All the best with those exams!

6 thoughts on “Safari (AMEB Preliminary, Piano for Leisure)

  1. Thanks Elissa! I love Safari for all those techinical challenges and the students love it too. I just wish this post came up BEFORE last Monday when I had a student playing it in an exam and I was desperately trying to remember what that pesky little mode was!Aeolian aeolian aeolian…..(Should have been obvious really.)
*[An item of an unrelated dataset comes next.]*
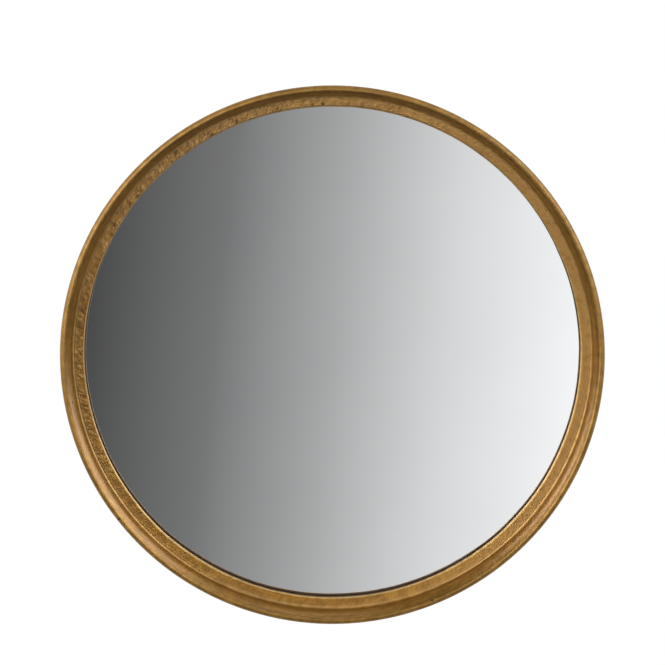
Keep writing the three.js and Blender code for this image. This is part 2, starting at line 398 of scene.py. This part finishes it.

  2. Love this piece…except for the speed. It’s really hard for students to maintain control at 176 beats per min. One of my students did this in their Prelim examination recently and had it absolutely perfect except we played it at about 160 beats (pulses…whatever you want to call them). I was a little worried that it wasn’t quite at the suggested speed but the examiner we were allocated had no issues with that whatsoever and couldn’t find fault with this student’s playing. Hooray!!!

    • 160 is fine! I think it becomes this piece becomes a little ponderous once it’s 144 or slower, but even then maybe it’s a very cautious Safari!

      The tempo should always be about making sense of the music, and sometimes the speed a composer/publisher/examination board assigns a piece might be perfect for some performers in some rooms on some pianos, but there’s no such thing as one size fits all in music performance…..

      The tempo should ALWAYS be seen as indicative rather than prescriptive. And Hooray indeed for your student’s positive examination experience!!!